ものがいえない状況のなかで、弁論大会などでは自分の考えの3分の1でもしゃべると、すぐに抵抗するもの同士が心の中で共感しあい、広がっていった。研究会などで書籍の勉強もやるようになり、独立運動を志向するようになった。こうしたなかで、文学活動をしていたものが憲兵隊に連行されていった。終戦直後、協和会で権力の手下になっていたものたちがいち早く逃げて、大坪の青年たちが遊郭の女の子たちを解放した。
戦後、下関の朝鮮人が日本共産党に集団入党し、宇部・小野田をふくめて、全国のどこよりも激しいたたかいをしばしばやったが、それには戦前からのこのような抵抗があったのだ。
国、言葉、名前を奪われた朝鮮人は、戦後、アメリカ占領下の日本で子どもたちの民族教育のために、塾のようなものから始めて学校を建設していった。だがGHQは「朝鮮人は、日本の学校で日本人と一緒に戦前と同じように日本の教育を受けさせる」と対応した。これに対して山口民政府(県庁)に山口県下の朝鮮人が大挙して3万人押しかけ、要請行動を起こして勝利した。このたたかいが後の大阪方面の民族教育のためのたたかいへと波及していった。
戦後、下関は全国の朝鮮人が帰国のために集まってきた。そして帰れなかった者が残って定住するようになった。しばらくは失対事業で日当を得ることに依存していた。だが朝鮮人には納税の義務はあるが権利はない。保険もかけられない。帰国運動が起こったとき、失対の生活より社会主義国で貧しくても平等に暮らせるということで、帰国したのだった。
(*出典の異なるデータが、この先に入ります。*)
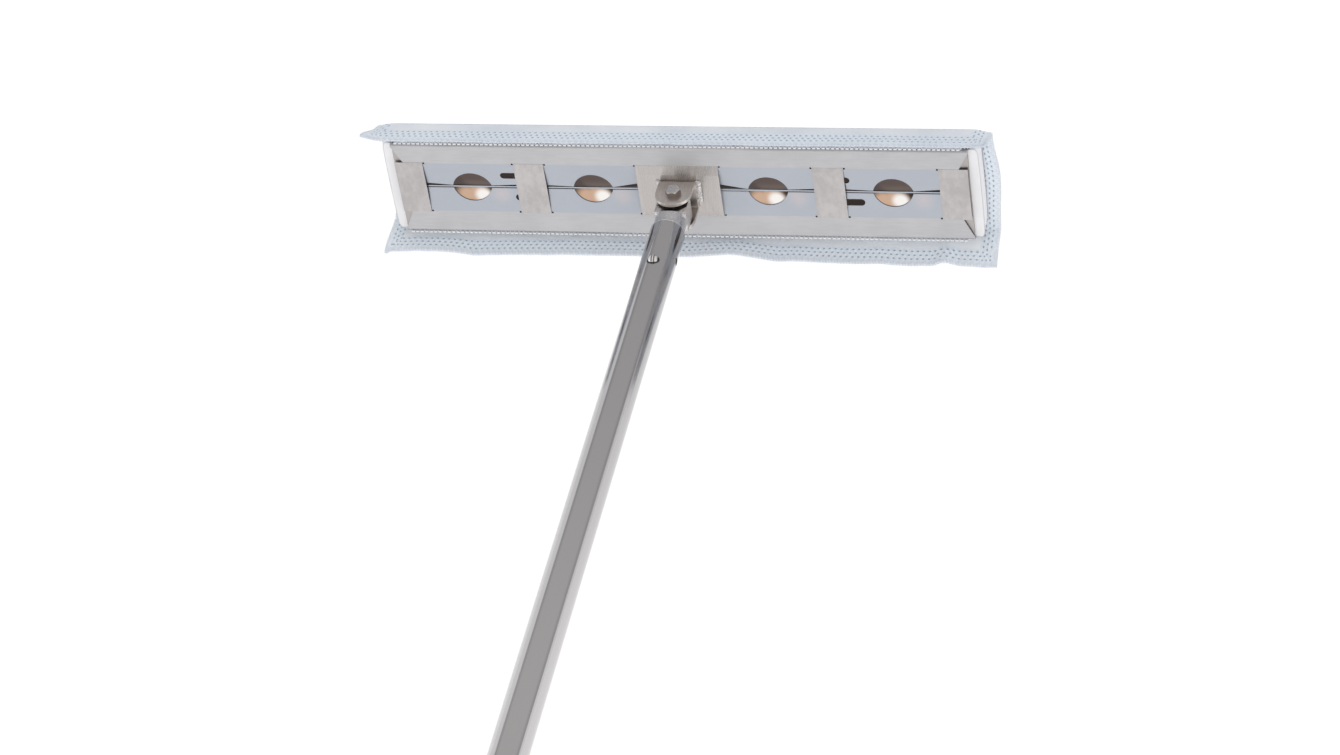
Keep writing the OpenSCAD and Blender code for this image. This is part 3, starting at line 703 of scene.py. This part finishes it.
def is_hole(i, j):
    """Whether the cell is one of the knitted tape's pits, in three staggered rows by every edge."""
    from_side, from_end = min(i, COLS - 1 - i), min(j, ROWS - 1 - j)
    for edge, run in ((from_end, i), (from_side, j)):
        if edge in PIT_ROWS and run % 2 == PIT_ROWS[edge]:
            return min(from_side, from_end) == edge
    return False


def normals_of(grid):
    """The outward normal at every point of the grid."""
    made = []
    for j, row in enumerate(grid):
        line = []
        for i in range(len(row)):
            along = row[min(i + 1, len(row) - 1)] - row[max(i - 1, 0)]
            down = grid[min(j + 1, len(grid) - 1)][i] - grid[max(j - 1, 0)][i]
            line.append(along.cross(down).normalized())
        made.append(line)
    return made


def from_edge(i, j):
    """How many cells a grid point lies in from the cloth's edge."""
    return min(i, COLS - i, j, ROWS - j)


def half_thickness(i, j):
    """Thickest at the hem, thinner over the tape and thinnest in the middle, with a wavy border."""
    away = from_edge(i, j) + 0.6 * ripple(i * 0.11, j * 0.11, 3.3)
    if away < HEM_CELLS:
        return 1.05 * MM
    return (0.9 if away < TAPE_CELLS else 0.55) * MM


class ClothMesh:
    """The cloth's points and faces as they are made, with three marks at every point."""

    def __init__(self):
        self.points = []
        self.faces = []
        self.marks = {"tape": [], "pit": [], "inner": []}

    def put(self, point, tape, pit, inner):
        self.points.append(point)
        for name, value in (("tape", tape), ("pit", pit), ("inner", inner)):
            self.marks[name].append(value)
        return len(self.points) - 1

    def press_pit(self, ring, press, inner):
        """Sinks one cell into a blind pit with a narrow lip."""
        corners = [self.points[k] for k in ring]
        centre = sum(corners, Vector()) / 4
        lip = [self.put(p.lerp(centre, 0.06), 1.0, 0.4, inner) for p in corners]
        well = [self.put(p.lerp(centre, 0.26) - press, 1.0, 1.0, inner) for p in corners]
        for outer, within in ((ring, lip), (lip, well)):
            for k in range(4):
                m = (k + 1) % 4
                self.faces.append([outer[k], outer[m], within[m], within[k]])
        self.faces.append(well)

    def knit_side(self, base, normals, side):
        """The faces of one side, whose points start at base, with pits in its tape."""
        wide = COLS + 1
        for j in range(ROWS):
            for i in range(COLS):
                a = base + j * wide + i
                ring = [a, a + 1, a + wide + 1, a + wide]
                if side < 0:
                    ring.reverse()
                if is_hole(i, j):
                    self.press_pit(ring, normals[j][i] * side * 0.62 * MM, float(side < 0))
                else:
                    self.faces.append(ring)

    def close_hem(self, sheet):
        """Narrow faces that join both sides all round the edge."""
        wide = COLS + 1
        edge = list(range(COLS)) + [j * wide + COLS for j in range(ROWS)]
        edge += [ROWS * wide + i for i in range(COLS, 0, -1)] + [j * wide for j in range(ROWS, 0, -1)]
        for a, b in zip(edge, edge[1:] + edge[:1]):
            self.faces.append([b, a, a + sheet, b + sheet])


def cloth_piece(grid):
    """The cloth as a closed sheet: two knitted faces, pits pressed into its tape, and a full hem."""
    normals = normals_of(grid)
    cloth = ClothMesh()
    for side in (1, -1):
        for j, row in enumerate(grid):
            for i, p in enumerate(row):
                on_tape = 1.0 if from_edge(i, j) < TAPE_CELLS else 0.0
                out = normals[j][i] * side * half_thickness(i, j)
                cloth.put(p + out, on_tape, 0.0, float(side < 0))
    sheet = len(cloth.points) // 2
    cloth.knit_side(0, normals, 1)
    cloth.knit_side(sheet, normals, -1)
    cloth.close_hem(sheet)
    mesh = mesh_from("pad_cloth", cloth.points, cloth.faces)
    for name, values in cloth.marks.items():
        mesh.attributes.new(name, "FLOAT", "POINT").data.foreach_set("value", values)
    obj = new_piece("pad_cloth", mesh, "pad_backing_cloth", "head")
    soft = obj.modifiers.new("soft", "SUBSURF")
    soft.levels = soft.render_levels = 1
    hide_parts("pad_backing")
    return obj


def on_cloth(grid, i, j):
    """The cloth's place and normal at a grid position between its points."""
    i, j = max(0.0, min(COLS, i)), max(0.0, min(ROWS, j))
    i0, j0 = min(int(i), COLS - 1), min(int(j), ROWS - 1)
    a = grid[j0][i0].lerp(grid[j0][i0 + 1], i - i0)
    b = grid[j0 + 1][i0].lerp(grid[j0 + 1][i0 + 1], i - i0)
    along = grid[j0][i0 + 1] - grid[j0][i0]
    down = grid[j0 + 1][i0] - grid[j0][i0]
    return a.lerp(b, j - j0), along.cross(down).normalized()


def hem_stitches(grid):
    """Overlock thread that runs over the cloth's edge all the way round."""
    reach = 1.5
    lift = 1.05 * MM
    rim = [(i, 0, 0, 1) for i in range(COLS)] + [(COLS, j, -1, 0) for j in range(ROWS)]
    rim += [(COLS - i, ROWS, 0, -1) for i in range(COLS)]
    rim += [(0, ROWS - j, 1, 0) for j in range(ROWS)]
    points = []
    for i, j, di, dj in rim:
        step = (0.25 * dj, -0.25 * di)
        for inward, side, shift in ((reach, 1, 0), (0.1, 1, 1), (0.1, -1, 1), (reach, -1, 2)):
            p, up = on_cloth(grid, i + di * inward + step[0] * shift,
                             j + dj * inward + step[1] * shift)
            if inward < reach:
                behind = on_cloth(grid, i + di * 1.1, j + dj * 1.1)[0]
                edge = on_cloth(grid, i, j)[0]
                p += (edge - behind).normalized() * 0.35 * MM
            points.append(p + up * side * lift)
    curve = bpy.data.curves.new("pad_hem_thread", "CURVE")
    curve.dimensions = "3D"
    curve.bevel_depth = 0.2 * MM
    curve.bevel_resolution = 1
    line = curve.splines.new("POLY")
    line.points.add(len(points) - 1)
    for place, p in zip(line.points, points):
        place.co = (*p, 1)
    line.use_cyclic_u = True
    obj = bpy.data.objects.new("pad_hem_thread", curve)
    scene.collection.objects.link(obj)
    curve.materials.append(FINISHES["pad_backing_cloth"])
    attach(obj, "head")
    return obj


def pile_piece():
    """The pad's working face: a crowned slab of short looped pile."""
    across, up = 228, 50
    margin = 1.2 * MM
    half_x, low, high = PAD_HALF - 9.5 * MM, pile_lo.z + margin, pile_hi.z - 3 * MM
    grid = []
    for j in range(up + 1):
        v = j / up
        row = []
        for i in range(across + 1):
            u = 2 * i / across - 1
            from_side = (1 - abs(u)) * half_x
            from_end = min(v, 1 - v) * (high - low)
            edge = min(from_side, from_end, 6 * MM) / (6 * MM)
            corner = smoothstep(1 - from_side / (8 * MM)) * smoothstep(1 - from_end / (8 * MM))
            x = u * (half_x - 2.2 * MM * corner)
            z = low + (high - low) * (0.5 + (v - 0.5) * (1 - 0.05 * corner))
            crown = 1.5 * math.sqrt(max(0.0, 1 - (1 - edge) ** 2))
            tuft = 0.22 * math.sin(i * math.pi * 0.5 + (j % 2) * math.pi / 2) * (0.6 + 0.4 * (j % 2))
            tuft += 0.34 * ripple(x * 420, z * 420, 2.0) + 0.2 * ripple(x * 60, z * 60, 5.0)
            row.append(Vector((x, pile_lo.y + (0.25 + crown + tuft * edge) * MM, z)))
        grid.append(row)
    obj = new_piece("pad_pile_face", grid_mesh("pad_pile_face", grid), "microfibre_pile", "head")
    slab = obj.modifiers.new("slab", "SOLIDIFY")
    slab.thickness = 1.1 * MM
    slab.offset = 1.0
    soft = obj.modifiers.new("soft", "SUBSURF")
    soft.levels = soft.render_levels = 1
    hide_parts("pad_pile")
    return obj


cloth_grid = cloth_start()
cloth_grid = relax_cloth(cloth_grid)
pad_cloth = cloth_piece(cloth_grid)
pad_thread = hem_stitches(cloth_grid)
pad_face = pile_piece()


# ---- End caps, tapes and welds ----

def slab_from_outline(name, outline, low, high, ease, slot, body):
    """A slab along Y from a flat (x, z) outline, with all its edges rounded."""
    count = len(outline)
    normals = []
    for k in range(count):
        run = outline[(k + 1) % count] - outline[k - 1]
        normals.append(Vector((run.y, -run.x)).normalized())
    steps = 5
    levels = [(low + ease * (1 - math.cos(math.pi / 2 * k / steps)),
               ease * (1 - math.sin(math.pi / 2 * k / steps))) for k in range(steps + 1)]
    levels += [(low + high - y, inset) for y, inset in reversed(levels)]
    points = []
    for y, inset in levels:
        for p, n in zip(outline, normals):
            q = p - n * inset
            points.append((q.x, y, q.y))
    faces = []
    for k in range(len(levels) - 1):
        for i in range(count):
            a, b = k * count + i, k * count + (i + 1) % count
            faces.append((a, b, b + count, a + count))
    faces.append(tuple(range(count))[::-1])
    faces.append(tuple((len(levels) - 1) * count + i for i in range(count)))
    mesh = mesh_from(name, points, faces)
    face_outwards(mesh)
    for face in mesh.polygons:
        face.use_smooth = len(face.vertices) == 4
    return new_piece(name, mesh, slot, body)


def cap_outline(lo, hi, side):
    """An end cap seen from behind: straight against the frame, faintly bowed, small round corners."""
    corner = 1.3 * MM
    bow = 0.5 * MM
    inner, outer = (lo.x, hi.x) if side > 0 else (hi.x, lo.x)
    points = [Vector((inner, lo.z)), Vector((inner, hi.z))]
    steps = 24
    for k in range(steps + 1):
        v = k / steps
        z = hi.z + (lo.z - hi.z) * v
        curve = bow * (2 * v - 1) ** 2
        near = min(v, 1 - v) * (hi.z - lo.z)
        if near < corner:
            curve += corner - math.sqrt(max(0.0, corner ** 2 - (corner - near) ** 2))
        points.append(Vector((outer - side * curve, z)))
    return points if side > 0 else points[::-1]


for side, name in ((-1, "end_cap_left"), (1, "end_cap_right")):
    lo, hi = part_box(name)
    cap = slab_from_outline(name + "_moulding", cap_outline(lo, hi, side), lo.y, hi.y, 0.8 * MM,
                            "white_plastic", "head")
    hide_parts(name)


def hook_strip(name, z0, z1, reach):
    """Hook tape on the frame's long wall, with a toothed edge that shows past the band."""
    lo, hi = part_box(name)
    pitch = 3.4 * MM
    count = int((hi.x - lo.x) / pitch)
    points = []
    for k in range(count * 2):
        tooth = k % 2 == 0
        x0 = lo.x + (k // 2) * pitch + (0.0 if tooth else 0.66 * pitch)
        x1 = x0 + (0.66 if tooth else 0.34) * pitch
        edge = BACK + (reach if tooth else 1.9 * MM) + 0.15 * MM * ripple(x0 * 300, z0, 6.0)
        for x in (x0, x1):
            points += [Vector((x, edge, z0)), Vector((x, hi.y, z0)), Vector((x, hi.y, z1)),
                       Vector((x, edge + 0.1 * MM, z1))]
    mesh = mesh_from(name + "_strip", points, box_faces(count * 4), smooth=False)
    face_outwards(mesh)
    strip = new_piece(name + "_strip", mesh, "hook_tape", "head")
    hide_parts(name)


hook_strip("hook_tape_top", TOP + 0.05 * MM, TOP + 1.15 * MM, 0.4 * MM)
hook_strip("hook_tape_bottom", BOTTOM - 1.15 * MM, BOTTOM - 0.05 * MM, -0.1 * MM)


def weld_beads():
    """Fillet welds down both sides of the bracket: a row of overlapped ripples each."""
    lo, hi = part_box("bracket_welds")
    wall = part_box("hinge_bracket")[1].x - 0.3 * MM
    around, along = 12, 66
    crests = 9
    points, faces = [], []
    for side in (-1, 1):
        base = len(points)
        for k in range(along + 1):
            v = k / along
            z = lo.z + 2.5 * MM + (hi.z - lo.z - 2 * MM) * v
            ripples = 0.5 + 0.5 * math.cos(v * crests * 2 * math.pi)
            end = math.sqrt(max(0.0, 1 - (2 * v - 1) ** 16))
            radius = 1.75 + 0.25 * ripples + 0.3 * ripple(v * 14, side, 2.0)
            radius *= MM * (0.35 + 0.65 * end)
            for i in range(around):
                a = 2 * math.pi * i / around
                bulge = radius * (1 + 0.06 * ripple(i * 0.9, v * 40, 8.0))
                x = wall + 1.9 * MM + bulge * 1.15 * math.cos(a)
                y = hi.y - 0.4 * MM - bulge * 0.75 * math.sin(a)
                points.append(Vector((side * x, min(y, hi.y - 0.02 * MM), z)))
        for k in range(along):
            for i in range(around):
                a, b = base + k * around + i, base + k * around + (i + 1) % around
                faces.append((a, b, b + around, a + around))
        faces.append(tuple(base + i for i in range(around)))
        faces.append(tuple(base + along * around + i for i in range(around)))
    mesh = mesh_from("weld_beads", points, faces)
    face_outwards(mesh)
    beads = new_piece("weld_beads", mesh, "weld_metal", "head")
    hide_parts("bracket_welds")


weld_beads()


def button_coil():
    """The spring below the button, as a smooth copy of its CAD part on the upper pole."""
    source = nodes["button_spring"]
    mesh = source.data.copy()
    mesh.transform(source.matrix_world)
    mesh.materials.clear()
    for face in mesh.polygons:
        face.use_smooth = True
    coil = new_piece("button_coil", mesh, "spring_steel", "upper_pole")
    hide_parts("button_spring")
    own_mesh(coil)


button_coil()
「高度成長」期になってから、パチンコ屋、土建屋、販売業はもとより、廃品回収業など日本人がしない仕事をやるようになった。今でも朝鮮人への就職差別は厳然としてある。日本人も就職難に苦しんでいるなかで、朝鮮人は論外だ。パートの店員の応募でも免許証を見せて、朝鮮人とわかるとその場で「あとで連絡する」といわれて、体よく断られる状況だ。
とくに「北」の国籍ということでの差別が、たとえば役所などでの認可をとるときにも作用している。日本にいる朝鮮人はほとんど南の出身者だが、朝鮮籍を持っている。それは、アメリカの植民地と化した「韓国」よりも独立した朝鮮、そのような統一された朝鮮を望んでいるあらわれだ。
それはまた、日本の植民地支配のために苦労したが、そのなかで、親たちがどんな思いで育ててくれたか。その親の恩を身にしみて感じているからだ。主権のない国民がどれだけみじめなものか、どのような困難のなかでも少少ひもじい思いをしても、自力で国を支え統一する、死か屈服かを迫られたときは、死を選んだ方がよいという思いは、在日朝鮮人1世に共通した思いだ。